2. Data must be collected to answer questions, and observations must
be
made to strengthen or refute conjectures.
3. Objective methods must be used in order to minimize possible
bias.
4. Hypotheses must be consistent with observations and compatible
with
the general conceptual framework.
5. All hypotheses must be tested, and, if possible, competing
hypotheses
must be developed and their degree of validity (problem-solving
capability) must be compared.
6. Generalizations must be universally valid within the domain of
the
particular science.
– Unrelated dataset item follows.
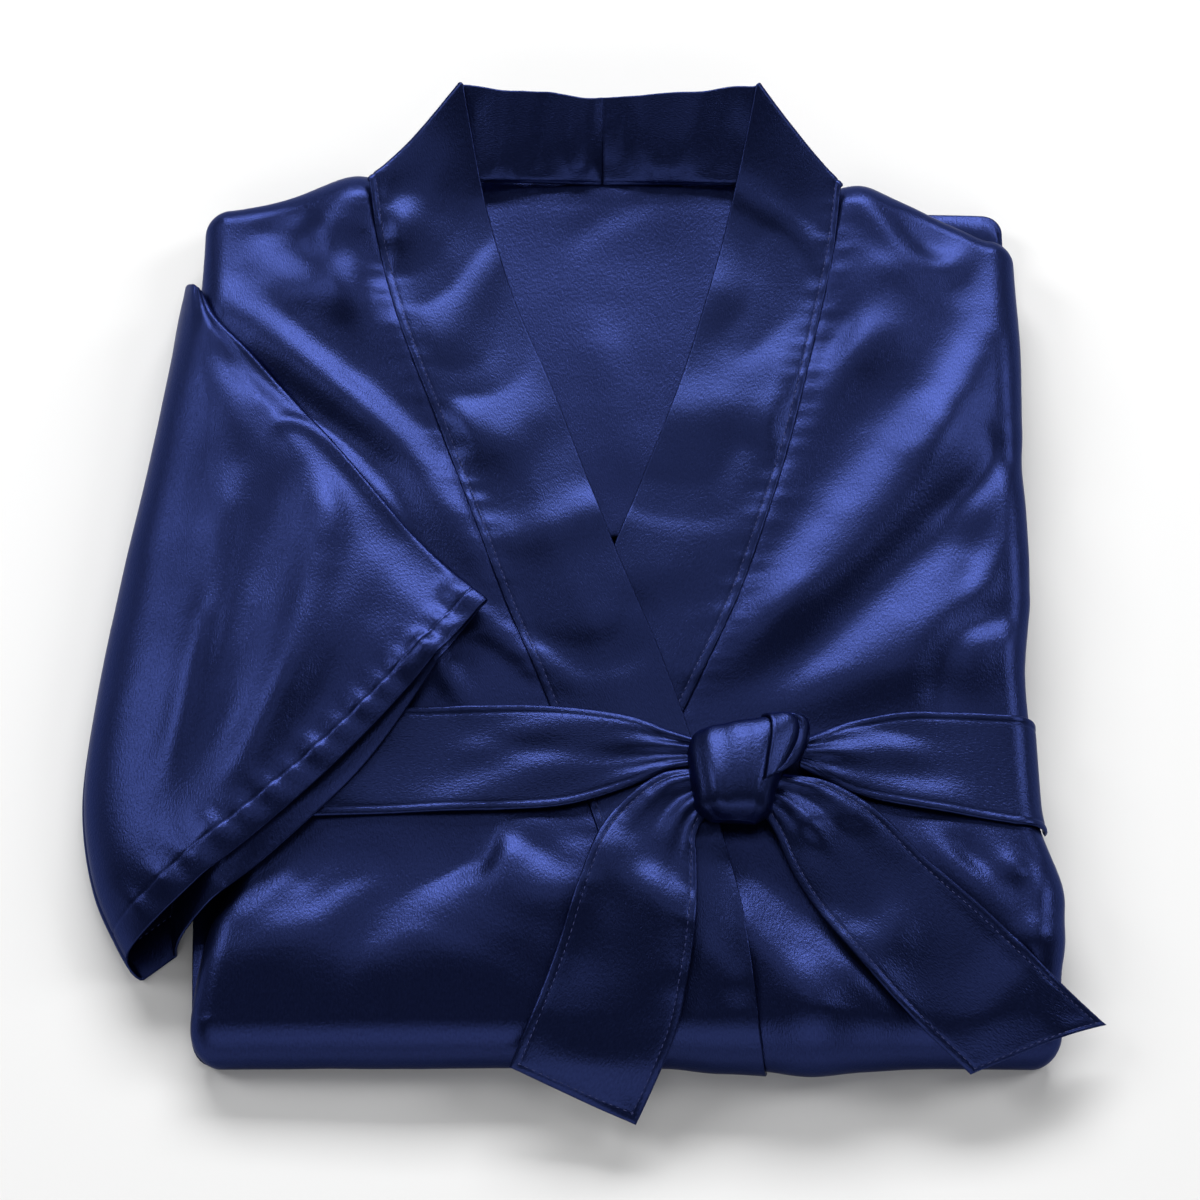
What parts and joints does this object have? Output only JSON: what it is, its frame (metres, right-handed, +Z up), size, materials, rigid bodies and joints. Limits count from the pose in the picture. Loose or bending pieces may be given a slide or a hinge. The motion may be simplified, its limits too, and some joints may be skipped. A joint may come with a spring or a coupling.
{
  "type": "folded kimono robe",
  "caption": "Satin kimono robe folded flat, fronts crossed under a knotted sash belt, one wide sleeve laid over the front.",
  "frame": {"origin": "middle of the bounding box's underside, on the flat face that the folded robe rests on", "axes": "+Z up out of the surface it lies on, +Y towards the collar, +X towards the wearer's left side"},
  "size_m": [0.4406, 0.4798, 0.0614],
  "materials": {
    "body_satin": "satin",
    "band_satin": "satin"
  },
  "bodies": {
    "root": {"folded_layers": "body_satin", "back_panel": "body_satin", "front_right": "body_satin", "front_left": "body_satin", "sleeve_right": "body_satin", "neckband_right": "band_satin", "neckband_left": "band_satin", "belt_wrap_right": "band_satin", "belt_wrap_left": "band_satin", "belt_tail_right": "band_satin", "belt_tail_left": "band_satin", "belt_knot": "band_satin", "belt_knot_fold": "band_satin"}
  },
  "joints": []
}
Unique events must be explained without invoking
supernatural factors.)
7. In order to eliminate the possibility of error, a fact or
discovery
must be fully accepted only if (repeatedly) confirmed by other
investigators.
8. Science is characterized by the steady improvement of scientific
theories, by the replacement of faulty or incomplete theories, and
by
the solution of previously puzzling problems.
When I asked the students (primarily engineering and science majors)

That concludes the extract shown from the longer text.